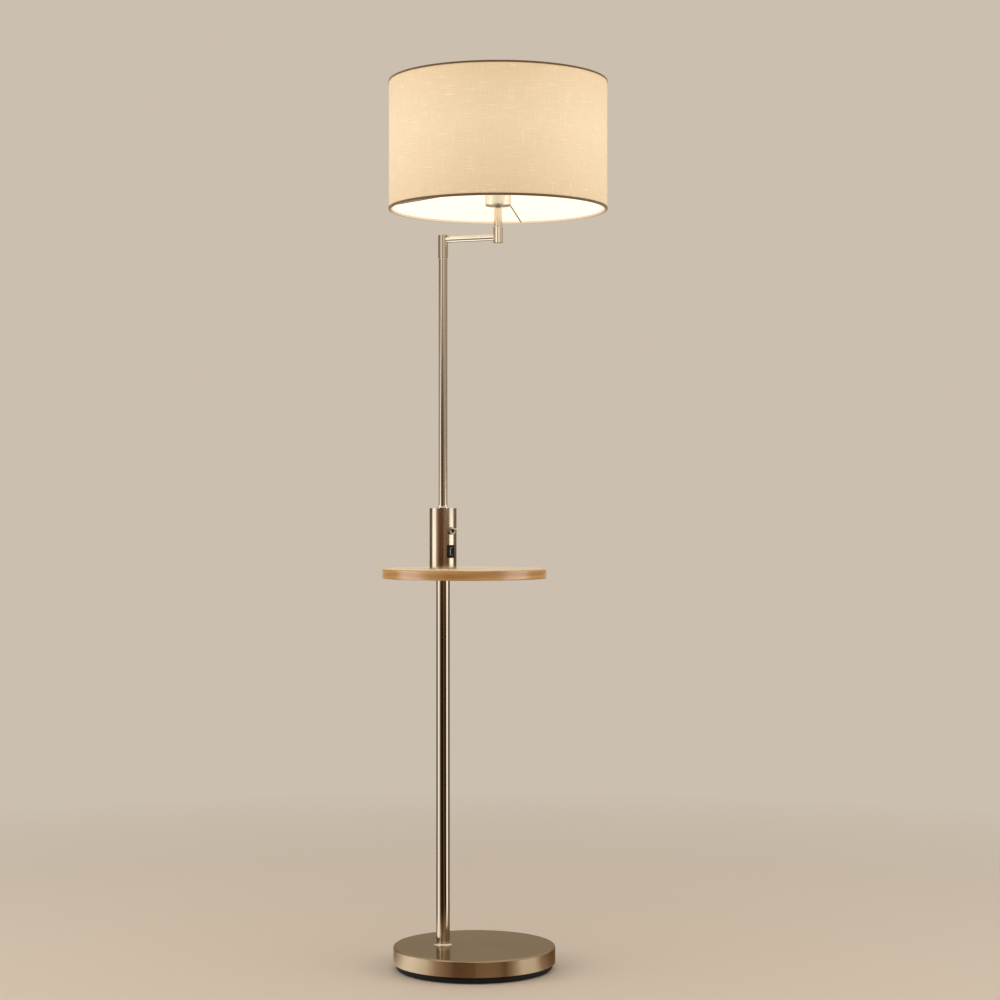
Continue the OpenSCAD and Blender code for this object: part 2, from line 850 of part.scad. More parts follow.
module arm_pivot() {
    color(steel) on_arm(pole_top_z)
        pivot_pin(
            upper_pole_d / 2 - upper_pole_wall - fit_gap, upper_plug_l, arm_pivot_l,
            knuckle_z - pole_top_z + stop_screw_rise, 0
        );
}

module slide_washer(tube_d) {
    color("#e8e2d2") ring(tube_d / 2 - slide_washer_inset, pivot_hole_r, slide_washer_h);
}

module arm_washer() {
    on_pole(pole_top_z) slide_washer(upper_pole_d);
}

// A spigot along +X that the arm's end slides over.
module spigot(start_r) {
    rotate([0, 90, 0]) cylinder(r = spigot_r, h = start_r + spigot_l);
}

module spigot_bore(start_r) {
    rotate([0, 90, 0]) cylinder(r = spigot_bore_r, h = start_r + spigot_l + past);
}

module arm_knuckle() {
    arm_level = arm_z - knuckle_z;
    color(satin) on_arm(knuckle_z) difference() {
        union() {
            turned_bar(knuckle_d / 2, knuckle_h);
            translate([0, 0, arm_level]) spigot(knuckle_d / 2);
        }
        translate([0, 0, -past]) cylinder(r = pivot_hole_r, h = arm_pivot_l + past);
        cylinder(r = lead_bore_r, h = arm_level + lead_bore_r);
        translate([0, 0, arm_level]) spigot_bore(knuckle_d / 2);
        translate([0, 0, stop_screw_rise]) rotate([0, -90, 0])
            cylinder(d = stop_screw_d + 2 * fit_gap, h = knuckle_d);
        translate([0, 0, arm_level]) at_arm_screw() cylinder(d = arm_screw_d + 2 * fit_gap, h = arm_d);
    }
}

// +Z points outwards through the small screw near the arm's end.
module at_arm_screw() {
    translate([arm_screw_along, 0, 0]) rotate([90 - arm_screw_lift, 0, 0]) children();
}

module arm_tube() {
    color(satin) on_arm(arm_z) difference() {
        rotate([0, 90, 0]) ring(arm_d / 2, arm_d / 2 - arm_wall, arm_reach);
        translate([0, 0, -arm_d]) cylinder(r = knuckle_d / 2 + slide_gap, h = 2 * arm_d);
        translate([arm_reach, 0, -arm_d]) cylinder(r = sleeve_d / 2 + slide_gap, h = 2 * arm_d);
        at_arm_screw() cylinder(d = arm_screw_d + 2 * fit_gap, h = arm_d);
    }
}

module arm_screw() {
    l = arm_d / 2 - arm_screw_start_r;
    color(steel) on_arm(arm_z) at_arm_screw() translate([0, 0, arm_screw_start_r]) difference() {
        cylinder(d = arm_screw_d, h = l);
        translate([0, 0, l - screw_socket_h]) hexagon(arm_screw_d / 2, screw_socket_h + past);
    }
}

module arm_sleeve() {
    color(satin) on_shade(arm_z) difference() {
        union() {
            translate([0, 0, -sleeve_below]) turned_bar(sleeve_d / 2, sleeve_below + sleeve_above);
            rotate([0, 0, 180]) spigot(sleeve_d / 2);
        }
        translate([0, 0, sleeve_above - shade_pivot_l]) cylinder(r = pivot_hole_r, h = shade_pivot_l + past);
        translate([0, 0, -lead_bore_r]) cylinder(r = lead_bore_r, h = sleeve_above + lead_bore_r);
        rotate([0, 0, 180]) spigot_bore(sleeve_d / 2);
        translate([0, 0, sleeve_above - stop_screw_drop]) rotate([0, 90, 0])
            cylinder(d = stop_screw_d + 2 * fit_gap, h = sleeve_d);
    }
}

// A headless screw along +X whose tip rides in a pivot's groove.
module stop_screw(outer_r) {
    l = outer_r - stop_screw_sunk - stop_screw_tip_r;
    rotate([0, 90, 0]) translate([0, 0, stop_screw_tip_r]) difference() {
        cylinder(d = stop_screw_d, h = l);
        translate([0, 0, l - screw_socket_h]) hexagon(screw_socket_w, screw_socket_h + past);
    }
}

module stop_screws() {
    color(steel) {
        on_arm(knuckle_z + stop_screw_rise) rotate([0, 0, 180]) stop_screw(knuckle_d / 2);
        on_shade(sleeve_top_z - stop_screw_drop) stop_screw(sleeve_d / 2);
    }
}

// ---- Lampholder ----

module shade_washer() {
    on_shade(sleeve_top_z) slide_washer(stub_d);
}

module shade_pivot() {
    color(steel) on_shade(stub_z) mirror([0, 0, 1])
        pivot_pin(
            stub_d / 2 - stub_wall - fit_gap, stub_root_l, shade_pivot_l,
            stub_z - sleeve_top_z + stop_screw_drop, 180
        );
}

module stub_tube() {
    color(satin) on_shade(stub_z) ring(stub_d / 2, stub_d / 2 - stub_wall, stub_l);
}

module stub_plug() {
    color(steel) on_shade(holder_thread_z)
        ring(stub_d / 2 - stub_wall - fit_gap, tapped_r, stub_plug_l);
}

module holder_thread() {
    color("#5c5650") on_shade(holder_thread_z)
        ring(thread_d / 2, thread_bore_d / 2, barrel_z - holder_thread_z);
}

module lampholder_cup() {
    color(bright) on_shade(cup_z) difference() {
        translate([0, 0, cup_h]) mirror([0, 0, 1]) rotate_extrude() difference() {
            top_rounded_section(cup_r, cup_h, cup_edge_r);
            translate([0, -past])
                top_rounded_section(cup_r - cup_wall, cup_h - cup_wall + past, cup_edge_r - cup_wall);
        }
        translate([0, 0, -past]) cylinder(r = hole_r, h = 2 * past + cup_wall);
    }
}

module cup_nut() {
    color(steel) on_shade(cup_z + cup_wall) nut(nut_width, tapped_r, nut_h);
}

module lampholder_barrel() {
    top_z = cup_top_z + barrel_up;
    color(white) on_shade(barrel_z) difference() {
        union() {
            cylinder(r = barrel_r, h = top_z - barrel_z);
            translate([0, 0, cup_top_z - barrel_z]) cylinder(r = cup_r, h = flange_h);
        }
        translate([0, 0, barrel_floor_h]) cylinder(r = barrel_bore_r, h = top_z);
        translate([0, 0, -past]) cylinder(d = thread_bore_d, h = top_z);
    }
}

// The spring strip under the bulb's tip: a foot, a riser and a tongue to the middle.
module holder_contacts() {
    strip_w = 5;
    strip_h = 0.6;
    foot_x = thread_bore_d / 2 + 1;
    foot_l = 6;
    top_z = contact_space - slide_gap;
    color("#c9a24a") on_shade(contact_z) translate([0, -strip_w / 2, 0]) {
        translate([foot_x, 0, 0]) cube([foot_l, strip_w, strip_h]);
        translate([foot_x, 0, 0]) cube([strip_h, strip_w, top_z]);
        translate([-strip_w / 2, 0, top_z - strip_h]) cube([foot_x + strip_h + strip_w / 2, strip_w, strip_h]);
    }
}

module clamp_nut() {
    color(white) on_shade(clamp_nut_z) difference() {
        rotate_extrude() rounded_section(clamp_nut_d / 2, clamp_nut_h, 1);
        translate([0, 0, -past]) cylinder(r = barrel_r + fit_gap, h = clamp_nut_h + 2 * past);
        for (i = [0:clamp_groove_count - 1])
            rotate([0, 0, i * 360 / clamp_groove_count])
                translate([clamp_nut_d / 2 + clamp_groove_d / 5, 0, -past])
                    cylinder(d = clamp_groove_d, h = clamp_nut_h + 2 * past);
    }
}

// ---- Bulb ----

module bulb_cap() {
    top_z = cap_tip_h + cap_h;
    core_r = cap_r - cap_thread_r / 2;
    shoulder_z = cap_tip_h + cap_shoulder_h;
    first_turn_z = shoulder_z + 1;
    pitch = (top_z - first_turn_z) / cap_turns;
    color("#cfc9bd") on_shade(cap_z) rotate_extrude() {
        polygon([
            [0, 0], [cap_tip_r, 0], [cap_tip_r + 1, cap_tip_h],
            [core_r - 1, shoulder_z - cap_shoulder_h / 2], [core_r, shoulder_z], [core_r, top_z], [0, top_z]
        ]);
        for (i = [0:cap_turns - 1])
            translate([cap_r - cap_thread_r, first_turn_z + i * pitch]) circle(r = cap_thread_r, $fn = 24);
    }
}

module bulb_neck() {
    flare = neck_top_r - neck_r;
    height = neck_top_z - neck_z - fit_gap;
    color(white) on_shade(neck_z) rotate_extrude() polygon([
        [0, 0],
        for (a = [0:neck_step:90]) [neck_r + flare * (1 - cos(a)), height * sin(a)],
        [0, height]
    ]);
}

module bulb_globe() {
    color("#fffaf0") difference() {
        on_shade(globe_z) sphere(r = bulb_r);
        on_shade(neck_top_z - bulb_d) cylinder(r = bulb_d, h = bulb_d);
    }
}

// ---- Shade ----

module wire_ring(wire_r) {
    rotate_extrude() translate([ring_r, 0]) circle(r = wire_r, $fn = 32);
}

module rod_between(a, b, d) {
    v = b - a;
    translate(a) rotate([0, acos(v[2] / norm(v)), atan2(v[1], v[0])]) cylinder(d = d, h = norm(v));
}

// The three wires from the hub ring down to the lower ring.
module spider_wires(d) {
    drop = hub_z + hub_h - spider_wire_d / 2 - lower_ring_z;
    on_shade(lower_ring_z) for (i = [0:spider_count - 1])
        rotate([0, 0, spider_angle + arm_angle + i * 360 / spider_count])
            rod_between([hub_d / 2 - spider_wire_d, 0, drop], [ring_r, 0, 0], d);
}

module shade_spider() {
    color(bright) difference() {
        union() {
            on_shade(hub_z) cylinder(d = hub_d, h = hub_h);
            spider_wires(spider_wire_d);
        }
        on_shade(hub_z - hub_rise) cylinder(r = barrel_r + fit_gap, h = 2 * hub_rise);
        // The arms are welded against the ring.
        on_shade(lower_ring_z) wire_ring(ring_wire_r + weld_gap);
    }
}

module shade_lower_ring() {
    color(bright) on_shade(lower_ring_z) wire_ring(ring_wire_r);
}

module shade_upper_ring() {
    color(bright) on_shade(upper_ring_z) wire_ring(ring_wire_r);
}

module shade_lining() {
    color("#fff8ea") on_shade(shade_z + binding_sheet + layer_gap)
        ring(lining_r, lining_bore_r, shade_h - 2 * binding_sheet - 2 * layer_gap);
}

module shade_fabric() {
    color("#e6cda6") on_shade(shade_z + binding_sheet + layer_gap)
        ring(shade_r, shade_r - fabric_h, shade_h - 2 * binding_sheet - 2 * layer_gap);
}

// The folded tape over an edge, open upwards.
module binding() {
    rotate_extrude() difference() {
        translate([binding_bore_r, 0]) square([binding_r - binding_bore_r, binding_h]);
        translate([binding_bore_r + binding_sheet, binding_sheet])
            square([binding_r - binding_bore_r - 2 * binding_sheet, binding_h]);
    }
}

module shade_lower_binding() {
    color("#7d6a5c") difference() {
        on_shade(shade_z) binding();
        spider_wires(spider_wire_d + 4 * layer_gap);
    }
}

module shade_upper_binding() {
    color("#7d6a5c") on_shade(shade_top_z) mirror([0, 0, 1]) binding();
}

foot_pad();
bottom_plate();
plate_screws();
base_weight();
base_cover();
cable_inlet();
base_washer();
base_nut();
base_thread();
foot_collar();
pole_foot_plug();
lower_pole();
pole_head_plug();
table_thread();
table_top();
housing_floor();
housing_nut();
housing_tube();
housing_lid();
top_collar();
switch_body();
switch_bush();
switch_ring_nut();
switch_lever();
socket_frame();
socket_shell();
socket_tongue();
socket_contacts();
power_unit();
upper_pole_plug();
upper_pole();
arm_pivot();
arm_washer();
arm_knuckle();
arm_tube();
arm_sleeve();
arm_screw();
stop_screws();
shade_washer();
shade_pivot();
stub_tube();
stub_plug();
holder_thread();
lampholder_cup();
cup_nut();
lampholder_barrel();
holder_contacts();
clamp_nut();
bulb_cap();
bulb_neck();
bulb_globe();
shade_spider();
shade_lower_ring();
shade_upper_ring();
shade_lining();
shade_fabric();
shade_lower_binding();
shade_upper_binding();
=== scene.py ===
import json
import math

import bmesh
import bpy
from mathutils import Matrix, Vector, noise

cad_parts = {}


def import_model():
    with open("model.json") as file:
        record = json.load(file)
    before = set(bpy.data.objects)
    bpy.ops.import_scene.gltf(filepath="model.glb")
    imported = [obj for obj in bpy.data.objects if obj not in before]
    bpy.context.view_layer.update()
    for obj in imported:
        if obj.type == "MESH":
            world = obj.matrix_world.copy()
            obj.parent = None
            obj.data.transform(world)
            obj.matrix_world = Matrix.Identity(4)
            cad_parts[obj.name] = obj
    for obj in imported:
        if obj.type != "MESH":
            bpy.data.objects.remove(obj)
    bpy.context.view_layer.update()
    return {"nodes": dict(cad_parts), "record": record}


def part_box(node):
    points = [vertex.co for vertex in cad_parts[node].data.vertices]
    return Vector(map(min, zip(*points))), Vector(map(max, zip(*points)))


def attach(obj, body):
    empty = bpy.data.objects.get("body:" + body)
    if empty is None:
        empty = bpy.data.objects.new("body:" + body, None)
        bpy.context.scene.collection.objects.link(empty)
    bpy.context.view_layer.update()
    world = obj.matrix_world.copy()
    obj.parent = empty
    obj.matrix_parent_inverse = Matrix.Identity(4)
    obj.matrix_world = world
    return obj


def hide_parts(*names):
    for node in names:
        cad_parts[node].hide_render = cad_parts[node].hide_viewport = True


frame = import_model()
cad = frame["nodes"]
MM = 0.001


# ---- Places taken from the frame ----

def middle(node):
    low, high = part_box(node)
    return (low + high) / 2


POLE = middle("lower_pole")
BASE = middle("base_cover")
BASE_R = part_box("base_cover")[1].x - BASE.x
SHADE = middle("shade_lining")
FABRIC_LOW, FABRIC_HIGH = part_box("shade_fabric")
SHADE_R = (FABRIC_HIGH.x - FABRIC_LOW.x) / 2
TABLE_LOW, TABLE_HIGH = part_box("table_top")
TABLE = (TABLE_LOW + TABLE_HIGH) / 2
TABLE_R = (TABLE_HIGH.x - TABLE_LOW.x) / 2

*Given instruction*
Give back exactly the stretch that opens on the line with "bpy.context.scene.collection.objects.link(empty)" and closes on the line with "return (low + high) / 2".

*The solution*
        bpy.context.scene.collection.objects.link(empty)
    bpy.context.view_layer.update()
    world = obj.matrix_world.copy()
    obj.parent = empty
    obj.matrix_parent_inverse = Matrix.Identity(4)
    obj.matrix_world = world
    return obj


def hide_parts(*names):
    for node in names:
        cad_parts[node].hide_render = cad_parts[node].hide_viewport = True


frame = import_model()
cad = frame["nodes"]
MM = 0.001


# ---- Places taken from the frame ----

def middle(node):
    low, high = part_box(node)
    return (low + high) / 2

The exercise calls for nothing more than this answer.